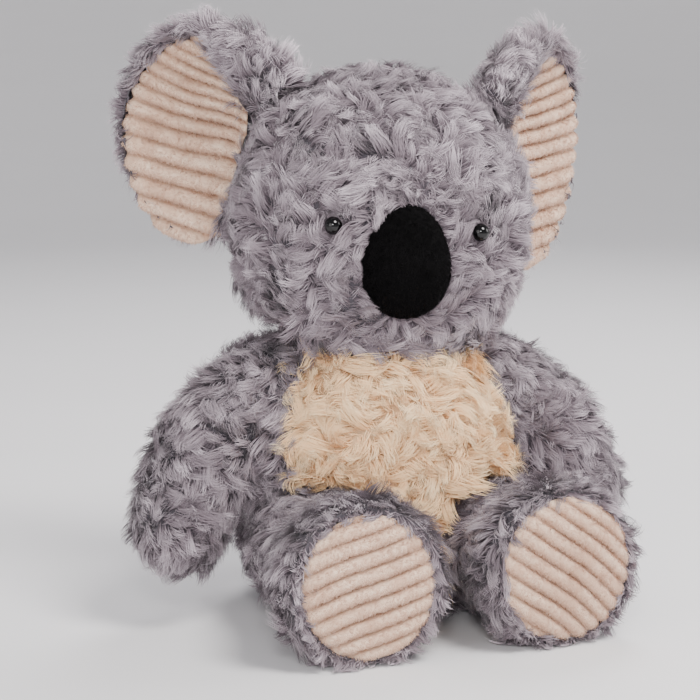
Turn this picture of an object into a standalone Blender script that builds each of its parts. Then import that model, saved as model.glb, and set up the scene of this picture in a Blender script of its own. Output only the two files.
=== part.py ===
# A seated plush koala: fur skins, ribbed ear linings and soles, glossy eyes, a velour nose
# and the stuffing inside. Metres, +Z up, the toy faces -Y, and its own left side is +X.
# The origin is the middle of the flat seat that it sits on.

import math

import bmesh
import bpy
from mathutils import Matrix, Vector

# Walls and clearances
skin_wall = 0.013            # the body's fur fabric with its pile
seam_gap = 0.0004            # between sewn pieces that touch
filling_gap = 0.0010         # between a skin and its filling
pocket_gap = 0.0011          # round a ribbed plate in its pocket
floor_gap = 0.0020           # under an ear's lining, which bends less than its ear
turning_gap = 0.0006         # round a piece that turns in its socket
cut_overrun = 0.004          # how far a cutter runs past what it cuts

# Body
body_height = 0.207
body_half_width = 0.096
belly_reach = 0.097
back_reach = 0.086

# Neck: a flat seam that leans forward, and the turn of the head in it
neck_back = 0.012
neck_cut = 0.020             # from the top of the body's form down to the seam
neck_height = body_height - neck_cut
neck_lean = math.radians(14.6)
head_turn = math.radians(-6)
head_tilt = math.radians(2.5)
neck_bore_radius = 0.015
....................
GOAL OF THE EXERCISE: Print the material above once more, exactly.

SOLUTION TO THIS PROBLEM:
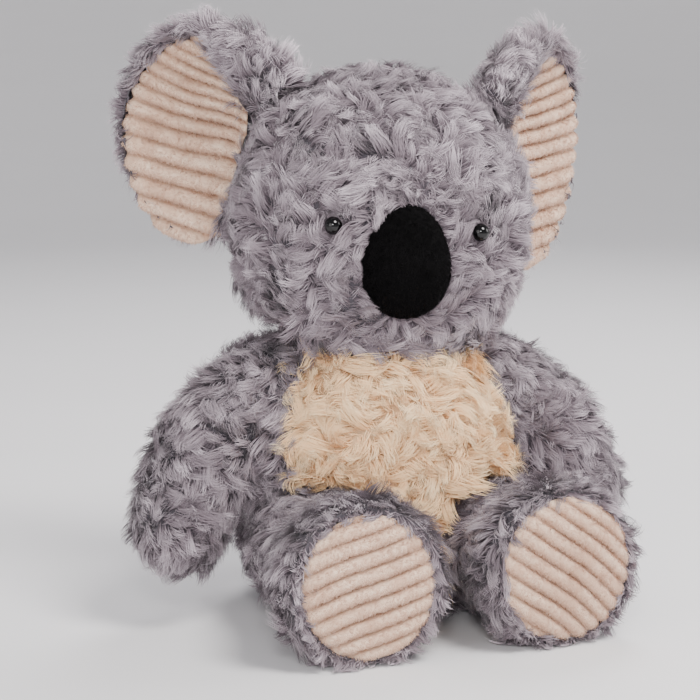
Turn this picture of an object into a standalone Blender script that builds each of its parts. Then import that model, saved as model.glb, and set up the scene of this picture in a Blender script of its own. Output only the two files.
=== part.py ===
# A seated plush koala: fur skins, ribbed ear linings and soles, glossy eyes, a velour nose
# and the stuffing inside. Metres, +Z up, the toy faces -Y, and its own left side is +X.
# The origin is the middle of the flat seat that it sits on.

import math

import bmesh
import bpy
from mathutils import Matrix, Vector

# Walls and clearances
skin_wall = 0.013            # the body's fur fabric with its pile
seam_gap = 0.0004            # between sewn pieces that touch
filling_gap = 0.0010         # between a skin and its filling
pocket_gap = 0.0011          # round a ribbed plate in its pocket
floor_gap = 0.0020           # under an ear's lining, which bends less than its ear
turning_gap = 0.0006         # round a piece that turns in its socket
cut_overrun = 0.004          # how far a cutter runs past what it cuts

# Body
body_height = 0.207
body_half_width = 0.096
belly_reach = 0.097
back_reach = 0.086

# Neck: a flat seam that leans forward, and the turn of the head in it
neck_back = 0.012
neck_cut = 0.020             # from the top of the body's form down to the seam
neck_height = body_height - neck_cut
neck_lean = math.radians(14.6)
head_turn = math.radians(-6)
head_tilt = math.radians(2.5)
neck_bore_radius = 0.015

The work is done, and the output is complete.